Even the bullpen was able to celebrate in their success. Minus a tough ninth-inning for Ashton Goudeau on Friday night, six different relievers combined to throw 5.1 scoreless frames.

Montero’s unbelievable promotion

Before his MLB debut and base hit in his first at-bat as a big leaguer, Elehuris Montero didn’t actually believe his day had come.

“I woke up around 11 or something like that,” the 23-year-old said through an interpreter, teammate Carlos Estévez. “I was still kind of waking up and got the call right away. I didn’t believe it.”

Nothing was lost in translation there. Montero quite literally didn’t think the phone call was real. 

May 1, 2022; Denver, Colorado, USA; Colorado Rockies first baseman Elehuris Montero (44) reacts after his first MLB single in the first inning against the Cincinnati Reds at Coors Field. Mandatory Credit: Ron Chenoy-USA TODAY Sports

He went to Rio Grande Credit Union Field at Isotopes Park in Albuquerque to get ready for that night’s game against the San Francisco Giants’ top affiliate, the Sacramento River Cats.

Coaches, teammates and staff confirmed that he was legitimately going to The Show. 

The corner infield called his parents and they were ecstatic. A few tears were shed, especially by his father.

“My father played professional baseball,” shared the Dominican Republic native. “He knows the emotion. He knows what it is to make it to the next level. It was a really good moment for him.”

Francisco Montero pitched in the minor leagues with the Phillies from 1996-2000. Though he never made it past High-A Clearwater, his son has made it to the top of the ladder. 

Although the date May 1, 2022 will go down as his debut, it very easily could have happened two days prior.

Montero arrived halfway through the game on Friday night. At one point, Colorado held a commanding 10-1 lead to the team with the worst record in baseball.

That’s usually a good time for load management, but most of the starters stayed in the game, presumably to keep the momentum flowing after the previous four results.

Montero tried his darnedest to get in the game, doing just about everything to grab the attention of manager Bud Black. 

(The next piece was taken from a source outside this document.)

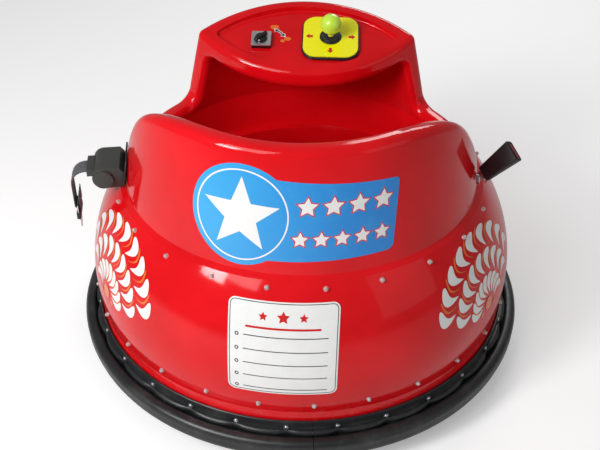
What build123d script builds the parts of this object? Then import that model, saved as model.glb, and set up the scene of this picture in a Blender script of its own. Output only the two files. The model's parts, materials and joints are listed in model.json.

“I put my batting gloves on. I was holding my bat just waiting to see if I was gonna get in,” he said whilst laughing. “I was getting ready. Didn’t work though.”

B-Rod be busting slumps

Starting the season batting 4-for-51 (.078), including a streak of 17 consecutive at-bats without a base hit, is never good. 

But for a player with only one full-season under his belt who’s still looking to establish himself, it can be particularly hard. Coincidentally, it wasn’t the first time he’s experienced such challenges.

“Not like it was before the first 150 at-bats when I started before I hit a homer,” Rodgers said of this rough stretch. “But not hitting and not contributing, in my eyes, is not a great feeling. Today, getting back on track, felt great.”

Before the second inning had ended on Sunday, Rodgers had two run-scoring hits, including a bases clearing double that electrified his teammates in the dugout.

“I believe in myself, first and foremost, but having my teammates be there through everything is huge. And them believing in me is also a great feeling,” he shared with a relieved smirk on his face.

A back injury held out the 25-year-old from four-straight games before getting the start against Reds’ rookie Reiver SanMartin. Perhaps those ailments existed throughout the slump, but Rodgers isn’t going to make excuses.

“Could have been a whole bunch of things,” he confessed. “I don’t think it was my back. A little bit in my head, trying to do too much, trying to hit two homers in one at bat. Things like that.”

For all his struggles at the plate, Rodgers is not bringing those troubles out into the field. 

He’s yet to make an error and his 3 defensive runs saved, according to The Fielding Bible, is tops on the club. 

Despite that defensive success, April is in the rear view, forever.

“I won’t ever think about this month again for a long time.”